Gilet is a sleeveless jacket that is usually worn by Spanish men. They are usually worn over a shirt, and they provide extra warmth. Gilet is the perfect clothing when you’re between-the-season. Moreover, it is usually lightweight, making it easy for you to roll it up and pack into a briefcase or backpack. Gilet is a much loved traveling companion.

10. Basque Beret

The basque beret is a type of traditional Spanish headwear. It is usually a flat, rounded cap that is made from hand-knitted wool or felt wool. Berets were already common headwear in Northern Spain. However, its production in large quantities began in Northern Spain in the 19th century, and the beret is still associated with Spain. Basque berets are worn as part of military or police uniforms worldwide, as well as by other organizations.

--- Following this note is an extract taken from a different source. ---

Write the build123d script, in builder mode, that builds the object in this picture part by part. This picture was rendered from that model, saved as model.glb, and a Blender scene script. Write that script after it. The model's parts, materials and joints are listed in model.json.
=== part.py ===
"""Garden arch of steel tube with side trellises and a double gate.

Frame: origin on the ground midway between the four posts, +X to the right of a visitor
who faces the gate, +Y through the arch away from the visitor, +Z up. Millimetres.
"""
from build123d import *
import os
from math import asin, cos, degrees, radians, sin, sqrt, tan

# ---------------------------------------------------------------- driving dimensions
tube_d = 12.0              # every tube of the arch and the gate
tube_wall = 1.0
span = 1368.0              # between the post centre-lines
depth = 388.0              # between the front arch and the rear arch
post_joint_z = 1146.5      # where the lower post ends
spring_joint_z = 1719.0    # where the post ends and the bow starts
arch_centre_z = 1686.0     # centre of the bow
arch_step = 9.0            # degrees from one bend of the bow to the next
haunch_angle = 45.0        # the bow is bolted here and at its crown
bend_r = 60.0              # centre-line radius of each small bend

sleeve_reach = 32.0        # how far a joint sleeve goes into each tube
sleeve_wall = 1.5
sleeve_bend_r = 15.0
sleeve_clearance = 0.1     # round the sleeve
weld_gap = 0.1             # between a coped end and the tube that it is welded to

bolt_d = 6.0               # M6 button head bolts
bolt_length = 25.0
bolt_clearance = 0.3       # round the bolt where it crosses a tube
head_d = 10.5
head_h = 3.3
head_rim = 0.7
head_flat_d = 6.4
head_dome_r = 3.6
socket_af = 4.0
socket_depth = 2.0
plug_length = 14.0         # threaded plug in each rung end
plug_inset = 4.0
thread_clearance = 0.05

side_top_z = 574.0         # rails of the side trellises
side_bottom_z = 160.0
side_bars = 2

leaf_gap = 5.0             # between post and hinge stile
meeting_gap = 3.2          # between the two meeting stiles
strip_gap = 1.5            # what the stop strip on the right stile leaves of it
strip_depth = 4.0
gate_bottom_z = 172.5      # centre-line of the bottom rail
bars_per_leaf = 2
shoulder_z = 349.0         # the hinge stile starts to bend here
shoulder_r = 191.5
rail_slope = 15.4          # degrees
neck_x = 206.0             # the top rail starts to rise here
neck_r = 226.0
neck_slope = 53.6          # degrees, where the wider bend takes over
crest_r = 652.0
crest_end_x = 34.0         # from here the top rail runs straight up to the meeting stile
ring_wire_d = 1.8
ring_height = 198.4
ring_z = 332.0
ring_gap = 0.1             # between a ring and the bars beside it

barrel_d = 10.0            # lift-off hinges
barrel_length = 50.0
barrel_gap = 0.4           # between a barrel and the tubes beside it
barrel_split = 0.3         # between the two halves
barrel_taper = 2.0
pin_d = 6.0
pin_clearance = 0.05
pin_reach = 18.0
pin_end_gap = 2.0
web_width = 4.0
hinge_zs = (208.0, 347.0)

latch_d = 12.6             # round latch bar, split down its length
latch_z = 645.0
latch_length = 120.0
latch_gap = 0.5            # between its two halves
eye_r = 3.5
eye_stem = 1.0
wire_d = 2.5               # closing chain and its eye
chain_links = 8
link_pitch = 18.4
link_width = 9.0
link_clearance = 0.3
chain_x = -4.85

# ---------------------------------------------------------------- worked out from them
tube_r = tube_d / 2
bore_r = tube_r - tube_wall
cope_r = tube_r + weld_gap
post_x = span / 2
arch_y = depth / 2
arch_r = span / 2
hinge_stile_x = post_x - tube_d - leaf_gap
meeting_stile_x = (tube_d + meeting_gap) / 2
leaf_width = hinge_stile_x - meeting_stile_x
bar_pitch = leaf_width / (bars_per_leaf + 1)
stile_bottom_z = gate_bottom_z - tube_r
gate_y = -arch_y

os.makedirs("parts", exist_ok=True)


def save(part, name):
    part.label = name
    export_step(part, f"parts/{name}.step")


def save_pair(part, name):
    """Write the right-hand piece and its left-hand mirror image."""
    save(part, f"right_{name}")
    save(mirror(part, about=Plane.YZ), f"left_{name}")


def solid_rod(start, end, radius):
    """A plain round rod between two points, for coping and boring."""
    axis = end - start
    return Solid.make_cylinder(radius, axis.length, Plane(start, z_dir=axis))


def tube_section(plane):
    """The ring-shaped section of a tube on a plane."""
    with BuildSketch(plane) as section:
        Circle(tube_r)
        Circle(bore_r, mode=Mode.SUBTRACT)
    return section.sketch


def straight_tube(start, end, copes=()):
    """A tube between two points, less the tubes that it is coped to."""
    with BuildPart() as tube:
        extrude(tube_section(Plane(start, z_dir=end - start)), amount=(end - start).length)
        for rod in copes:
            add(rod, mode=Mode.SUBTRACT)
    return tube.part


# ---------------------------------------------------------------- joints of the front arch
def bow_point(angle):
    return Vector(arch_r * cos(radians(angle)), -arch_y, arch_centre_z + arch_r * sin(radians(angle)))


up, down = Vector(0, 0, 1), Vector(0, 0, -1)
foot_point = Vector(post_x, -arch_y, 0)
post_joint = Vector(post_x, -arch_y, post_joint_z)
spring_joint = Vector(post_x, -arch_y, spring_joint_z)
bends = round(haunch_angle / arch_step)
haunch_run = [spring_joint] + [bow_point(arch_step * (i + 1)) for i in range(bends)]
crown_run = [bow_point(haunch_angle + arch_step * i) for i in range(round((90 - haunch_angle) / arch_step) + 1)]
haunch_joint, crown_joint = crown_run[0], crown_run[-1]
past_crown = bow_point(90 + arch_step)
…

Last Words on Spain Traditional Clothing

In this article, I have successfully shared with you the Spain traditional clothing. These garments often represent Spanish identity and regional pride. They’re also deeply rooted in the country’s culture, festivals, and celebrations. Spain’s traditional clothing has remained one of the most fashionable traditional wears that has continued to develop and has been influenced by several factors, from religion to political influence to regional preference. 

Different cultural groups, namely Basque, Galician, Castilian, Catalan, etc., that make up Spain have contributed to enriching Spain with different clothing and styles. The effort that has been put into making the different Spanish traditional clothing has earned Spain recognition for its innovative spirit and craftsmanship.